O que se vê aqui é prosperidade. Jamaraquá, que até cinco anos atrás era tão pobre quanto é possível ser, hoje tem água tratada saindo da torneira, luz elétrica, loja coletiva de artesanato e uma rádio comunitária. As crianças vão estudar numa escola em Maguari e a saúde vai muito bem. A associação dos moradores é rica porque recebe uma porcentagem do que os turistas gastam, e zela pelo cumprimento das regras da Flona. Na casa de Iracildo, tem televisão e geladeira e ele está pensando em mandar construir um segundo barco, para seus filhos levarem turistas. O construtor de barcos, seu genro, também mora na comunidade. O dinheiro circula. Todo mundo parece saudável, feliz e orgulhoso.

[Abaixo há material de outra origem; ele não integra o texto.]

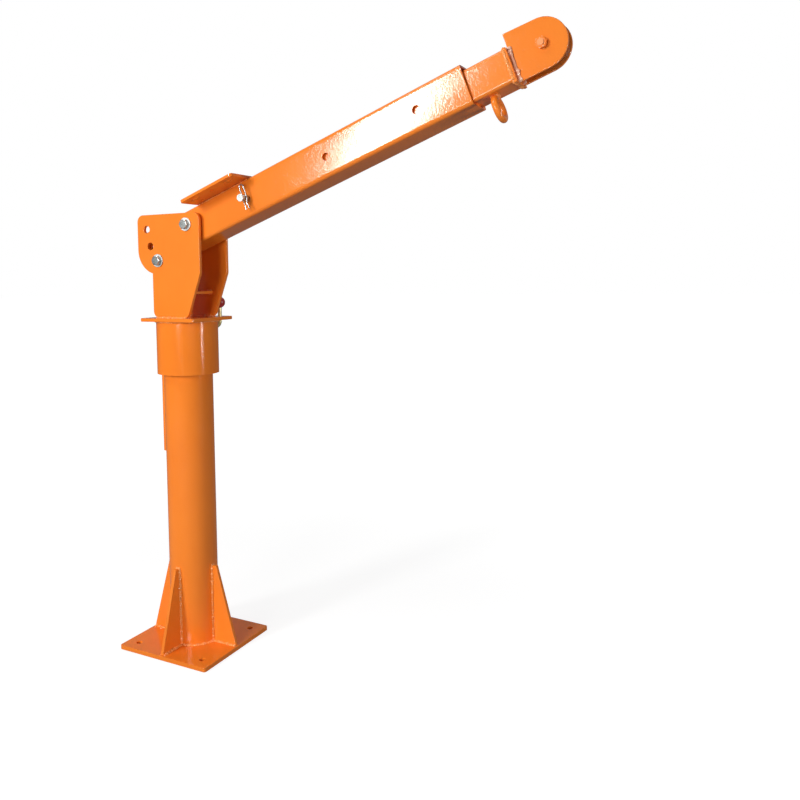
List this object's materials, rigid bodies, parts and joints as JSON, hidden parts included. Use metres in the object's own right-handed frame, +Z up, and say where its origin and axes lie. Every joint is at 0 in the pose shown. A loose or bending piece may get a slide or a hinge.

Bem diferente do que acontece mais ao sul, no mesmo estado do Pará, no chamado arco do desmatamento. Por lá, quem manda na floresta não conhece nada dela: só vê a massa verde, como aquele gringo antes de encontrar Iracildo. A regra é derrubar tudo, o que provoca um breve crescimento econômico, quando a madeira é vendida. Mas aí a madeira acaba e grandes pastos se instalam, abrigando um boi por hectare na média. O dono do boi não tem do que reclamar, embora provavelmente faça muito menos dinheiro por hectare do que a família de Iracildo. O resto da comunidade mergulha em depressão e criminalidade.
Aqui no Brasil a gente tem a mania de achar que a fórmula do desenvolvimento está fora daqui. Nossa auto-estima é baixa, então desconfiamos do conhecimento local. Achamos que desenvolvimento é produzir vinho no sertão do São Francisco. Muito lindo plantar uva no sertão, sem dúvida um grande feito. Mas não acrescenta nada ao mundo. Contratamos especialistas franceses para nos ensinarem a fazer vinho e, ao final, temos um vinho passável, embora obviamente não tão bom quanto o francês. Temos aqui a floresta mais rica do mundo. A solução para ela não vem de fora – vem de dentro, de quem a conhece. Pergunte para os franceses se não é esse o segredo de um bom vinho. Pergunte a eles se não é esse o segredo de um bom país.